Data provided:
___

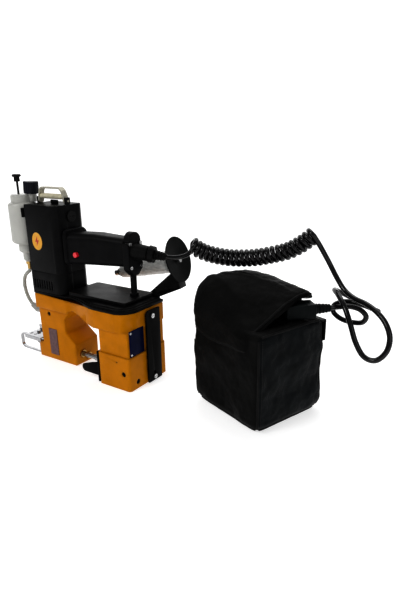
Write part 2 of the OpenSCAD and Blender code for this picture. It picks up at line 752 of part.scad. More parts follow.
module oil_plunger() color([0.06, 0.06, 0.07]) {
    post(plunger_xy, 236, 282, 1.6);
    post(plunger_xy, 281, 288, 4.5);
    translate([plunger_xy[0], plunger_xy[1], 288]) cylinder(h = 2.4, r1 = 6.2, r2 = 7.25);
    translate([plunger_xy[0], plunger_xy[1], 290.4]) cylinder(h = 1.6, r1 = 7.25, r2 = 5.8);
}

module bottle_strap() color(black) {
    difference() {
        post(bottle_xy, 229, 243, bottle_r + 2.4);
        post(bottle_xy, 220, 250, bottle_r + 0.2);
        translate([bottle_xy[0] - 45, bottle_xy[1] - 30, 225]) cube([62, 60, 20]);
    }
    translate([-185.6, bottle_xy[1] - 13, 229]) cube([9.5, 11, 14]);
}

module oil_nozzle() color(brass) union() {
    ring(bottle_xy, 151, 155, 5, 1.6);
    ring(bottle_xy, 143, 151.1, 3.4, 1.6);
}

module oil_tube() color([0.75, 0.75, 0.72]) swept_tube(oil_route, 2.8, 10);

module oil_fitting() color([0.6, 0.6, 0.58]) {
    difference() {
        union() {
            rod_x(leg_left - 7, leg_left - 0.05, fitting_at[1], fitting_at[2], 6);
            rod_x(fitting_at[0], leg_left + 4, fitting_at[1], fitting_at[2], 2.9);
            rod_x(fitting_at[0], leg_left - 6, fitting_at[1], fitting_at[2], 4.2);
            translate(fitting_at) sphere(4.4, $fn = 24);
            translate(fitting_at) rotate([0, -fitting_tilt, 0]) cylinder(h = 12, r = 4.4);
        }
        translate(fitting_at) rotate([0, -fitting_tilt, 0]) translate([0, 0, 7.5])
            cylinder(h = 9, r = 2.9);
    }
}

// --- Thread stand ----------------------------------------------------------

module spool_bracket() color(black) difference() {
    union() {
        translate([1, 42.3, 92]) cube([19, 2.6, 28]);
        // Level strip, running back to the foot of the upright
        hull() {
            translate([1.1, 42.4, 117.3]) cube([18.8, 2.4, 2.5]);
            on_rod() translate([40, -9.9, -6.4]) cube([2.8, 19.8, 2.4]);
        }
        // Gusset between the strip and the upright
        hull() {
            translate([2, 42.7, 117.6]) cube([2.4, 2, 3.4]);
            on_rod() translate([14, -9.8, -6.3]) cube([27.6, 2.2, 2.2]);
        }
        on_rod() translate([-10, -10, -6.5]) cube([53, 20, 2.6]);
    }
    on_rod() translate([0, 0, -20]) cylinder(h = 40, r = 3);
    for (x = [6, 15]) rod_y(x, 40, 46, 100, 2.2);
}

module spool_rod() color(steel) on_rod() union() {
    translate([0, 0, -118]) cylinder(h = 119, r = 2.9);
    translate([0, 0, -119]) cylinder(h = 6, r = 5);
    translate([0, 0, 1]) cylinder(h = 3, r = 4.5);
}

module spool_disc() color([0.16, 0.17, 0.17]) on_rod() rotate_extrude()
    polygon([[3, -3], [9, -3], [33.5, -0.5], [35, 0.5], [34.5, 1.6], [9, -0.9], [3, -0.9]]);

module thread_spool() color([0.85, 0.85, 0.84]) on_rod() difference() {
    union() {
        translate([0, 0, -112]) cylinder(h = 104, r1 = 5.5, r2 = 7);
        translate([0, 0, -106]) cylinder(h = 90, r1 = 10.5, r2 = 18);
        translate([0, 0, -16]) cylinder(h = 5, r1 = 18, r2 = 15);
    }
    translate([0, 0, -120]) cylinder(h = 130, r = 2.96);
}

// --- Hanger ----------------------------------------------------------------

module hanger_ears() color(black) {
    for (x = [bail_left - 3.8, bail_right + 0.3]) difference() {
        translate([x, hinge_y - 4.5, housing_top]) cube([3.5, 9, 10]);
        rod_x(x - 1, x + 5, hinge_y, hinge_z, 1.55);
    }
    translate([-148, hinge_y - 1.5, housing_top]) cube([15, 3, 5.8]);
}

// Outline of the bail's band above its hinge, drawn in by k on every side
function bail_outline(k) = [[bail_left + k, hinge_z], [bail_left + 0.7 + k, 262],
    [bail_left + 3.2 + 0.9 * k, 270 - 0.4 * k], [bail_left + 6.2 + 0.6 * k, 273.5 - 0.8 * k],
    [bail_left + 9.2, bail_top - k], [bail_right - 10.7, bail_top - k],
    [bail_right - 7.7 - 0.6 * k, 273.5 - 0.8 * k], [bail_right - 4.2 - 0.9 * k, 270 - 0.4 * k],
    [bail_right - 0.9 - k, 262], [bail_right - k, hinge_z]];

module hanger_bail() color([0.6, 0.6, 0.56]) {
    band_t = 2.4;
    difference() {
        along_y(bail_outline(0), hinge_y - 4.5, hinge_y + 4.5);
        along_y(concat(bail_outline(band_t), [[bail_right - band_t, 240], [bail_left + band_t, 240]]),
            hinge_y - 6, hinge_y + 6);
    }
    for (x = [bail_left, bail_right - band_t]) {
        rod_x(x, x + band_t, hinge_y, hinge_z, 4.5);
        rod_x(x < -140 ? x - 4.2 : x + 0.5, x < -140 ? x + 1 : x + 6.6, hinge_y, hinge_z, 1.5);
    }
    // Roller between the legs
    rod_x(bail_left + band_t - 0.1, bail_right - band_t + 0.1, hinge_y, 260.75, 3.75);
}

// --- Cord and battery pouch ------------------------------------------------

module cord_lead() color([0.04, 0.04, 0.05]) swept_tube(lead_route, cord_d / 2, 10);

module cord_coil() color([0.05, 0.05, 0.06]) swept_tube(coil_route, coil_d / 2, 12);

module cord_tail() color([0.04, 0.04, 0.05]) swept_tube(tail_route, cord_d / 2, 10);

module battery_plug() color([0.09, 0.1, 0.11]) translate(plug_at) rotate(plug_turn)
    rotate([0, 90, 0]) {
        translate([-9, -12, -20]) cube([18, 24, 40]);
        cylinder(h = 40, r1 = 7, r2 = 4.6);
    }

module battery_pouch() color([0.06, 0.06, 0.07]) on_pouch() {
    half_w = pouch_w / 2;
    half_d = pouch_d / 2;
    difference() {
        union() {
            rounded_prism(-half_w, -half_d, half_w, half_d, 0, pouch_h - 0.8, pouch_corner_r);
            // Flap: its foot round the body, then the ridge and the four corners
            hull() {
                for (x = [7 - half_w, half_w - 17], y = [7 - half_d, half_d - 12])
                    post([x, y], 100, 122, 8);
                post([8 - half_w, 10 - half_d], 120, 146, 9);
                for (y = [-24, 2]) post([12 - half_w, y], 150, 173, 10);
                post([12 - half_w, half_d - 14], 140, 166, 8);
                post([32, half_d - 14], 140, 160, 8);
                post([38, 24], 140, 160, 8);
                post([38, -4], 140, 152, 8);
                post([38, 12 - half_d], 110, 125, 8);
            }
        }
        translate([-half_w + pouch_wall, -half_d + pouch_wall, pouch_wall])
            cube([pouch_w - 2 * pouch_wall, pouch_d - 2 * pouch_wall, pouch_h - 2 * pouch_wall]);
        // Shelf for the plug, open to the right and to the back
        translate([16, -2, pouch_h - 0.8]) cube([60, 80, 21]);
    }
    // Belt loop on the back
    difference() {
        translate([36, half_d - 0.1, 92]) cube([22, 8.6, 29]);
        translate([35, half_d, 96]) cube([24, 6.6, 21]);
    }
}

module battery_pack() color([0.2, 0.35, 0.6]) on_pouch()
    rounded_prism(-54, -46, 54, 46, pouch_wall + gap, 116, 6);

body_casting();
motor_housing();
vent_housing();
top_cover();
raised_plate();
handle_grip();
handle_end_plate();
cover_screws();
cable_gland();
strain_relief();
switch_body();
side_cover_plate();
name_plate();
plate_rivets();
label_plate();
throat_plate();
bag_guide();
motor_stator();
brush_caps();
shaft_bearings();
bar_bushes();
presser_spring();
timing_belt();
oil_bottle();
bottle_strap();
oil_nozzle();
oil_tube();
oil_fitting();
spool_bracket();
spool_rod();
spool_disc();
hanger_ears();
cord_lead();
cord_coil();
cord_tail();
battery_plug();
battery_pouch();
battery_pack();
motor_rotor();
cooling_fan();
motor_pinion();
countershaft();
crankshaft();
crank_gear();
drive_pulley();
looper_shaft();
driven_pulley();
looper();
feed_dog();
needle_bar();
needle();
thread_takeup();
presser_bar();
presser_foot();
lifter_loop();
power_button();
thread_spool();
hanger_bail();
oil_cap();
oil_plunger();
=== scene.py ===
"""Looks of the portable bag closer: materials, soft pieces, cord, light and camera."""

import json
import math

import bmesh
import bpy
from mathutils import Matrix, Vector, noise

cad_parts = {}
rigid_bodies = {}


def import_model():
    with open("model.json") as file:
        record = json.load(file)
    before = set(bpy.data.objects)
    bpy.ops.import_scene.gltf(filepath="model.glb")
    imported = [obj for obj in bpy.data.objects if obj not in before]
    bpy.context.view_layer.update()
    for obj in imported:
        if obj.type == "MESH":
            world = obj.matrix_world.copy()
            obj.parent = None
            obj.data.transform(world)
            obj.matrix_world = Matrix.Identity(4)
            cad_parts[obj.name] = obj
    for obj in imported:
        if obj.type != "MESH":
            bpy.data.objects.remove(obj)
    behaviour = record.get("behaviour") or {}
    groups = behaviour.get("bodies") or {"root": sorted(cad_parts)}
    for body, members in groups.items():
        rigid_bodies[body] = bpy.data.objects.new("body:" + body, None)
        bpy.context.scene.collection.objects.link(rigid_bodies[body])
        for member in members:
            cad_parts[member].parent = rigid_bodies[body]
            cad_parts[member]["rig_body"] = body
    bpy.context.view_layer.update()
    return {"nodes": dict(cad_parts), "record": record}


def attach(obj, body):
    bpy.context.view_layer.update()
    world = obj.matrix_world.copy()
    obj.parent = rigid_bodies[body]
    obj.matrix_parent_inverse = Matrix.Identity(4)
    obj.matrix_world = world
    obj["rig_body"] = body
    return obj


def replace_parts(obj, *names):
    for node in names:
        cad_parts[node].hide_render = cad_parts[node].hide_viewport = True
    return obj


MM = 0.001
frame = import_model()


# --- Materials -------------------------------------------------------------------

BEVEL_SAMPLES = 4
FLAT_DOT = 0.99
SHARP_DOT = 0.8
BAND_SCALE = 0.314
RELIEF_DEPTH = 0.0003
COAT_ROUGHNESS = 0.12
LEAST_ROUGHNESS = 0.04
MIDDLE_NOISE = (0.3, 0.7)
BROKEN_NOISE = (0.45, 0.62)
SMUDGE_SCALE = 0.35


def mix_colours(tree, factor, low, high):
    """A colour between two others, each a colour or an output socket."""
    made = tree.nodes.new("ShaderNodeMix")
    made.data_type = "RGBA"
    tree.links.new(factor, made.inputs["Factor"])
    for socket, value in ((made.inputs["A"], low), (made.inputs["B"], high)):
        if isinstance(value, bpy.types.NodeSocket):
            tree.links.new(value, socket)
        else:
            socket.default_value = (*value, 1)
    return made.outputs["Result"]


def noise_field(tree, coords, scale, detail, stretch=(1, 1, 1)):
    """A noise value over the object's own coordinates, which stretch can draw out."""
    mapping = tree.nodes.new("ShaderNodeMapping")
    mapping.inputs["Scale"].default_value = stretch
    field = tree.nodes.new("ShaderNodeTexNoise")
    field.inputs["Scale"].default_value = scale
    field.inputs["Detail"].default_value = detail
    tree.links.new(coords, mapping.inputs["Vector"])
    tree.links.new(mapping.outputs["Vector"], field.inputs["Vector"])
    return field.outputs["Fac"]


def remap(tree, value, from_low, from_high, to_low, to_high):
    """A value moved from one range to another, and kept inside the second."""
    made = tree.nodes.new("ShaderNodeMapRange")
    for name, number in (("From Min", from_low), ("From Max", from_high),
                         ("To Min", to_low), ("To Max", to_high)):
        made.inputs[name].default_value = number
    tree.links.new(value, made.inputs["Value"])
    return made.outputs["Result"]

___

Aim: From the line that contains "body_casting();" through the line that contains "obj.data.transform(world)", reproduce every line exactly, both end lines included.

Written solution:
body_casting();
motor_housing();
vent_housing();
top_cover();
raised_plate();
handle_grip();
handle_end_plate();
cover_screws();
cable_gland();
strain_relief();
switch_body();
side_cover_plate();
name_plate();
plate_rivets();
label_plate();
throat_plate();
bag_guide();
motor_stator();
brush_caps();
shaft_bearings();
bar_bushes();
presser_spring();
timing_belt();
oil_bottle();
bottle_strap();
oil_nozzle();
oil_tube();
oil_fitting();
spool_bracket();
spool_rod();
spool_disc();
hanger_ears();
cord_lead();
cord_coil();
cord_tail();
battery_plug();
battery_pouch();
battery_pack();
motor_rotor();
cooling_fan();
motor_pinion();
countershaft();
crankshaft();
crank_gear();
drive_pulley();
looper_shaft();
driven_pulley();
looper();
feed_dog();
needle_bar();
needle();
thread_takeup();
presser_bar();
presser_foot();
lifter_loop();
power_button();
thread_spool();
hanger_bail();
oil_cap();
oil_plunger();
=== scene.py ===
"""Looks of the portable bag closer: materials, soft pieces, cord, light and camera."""

import json
import math

import bmesh
import bpy
from mathutils import Matrix, Vector, noise

cad_parts = {}
rigid_bodies = {}


def import_model():
    with open("model.json") as file:
        record = json.load(file)
    before = set(bpy.data.objects)
    bpy.ops.import_scene.gltf(filepath="model.glb")
    imported = [obj for obj in bpy.data.objects if obj not in before]
    bpy.context.view_layer.update()
    for obj in imported:
        if obj.type == "MESH":
            world = obj.matrix_world.copy()
            obj.parent = None
            obj.data.transform(world)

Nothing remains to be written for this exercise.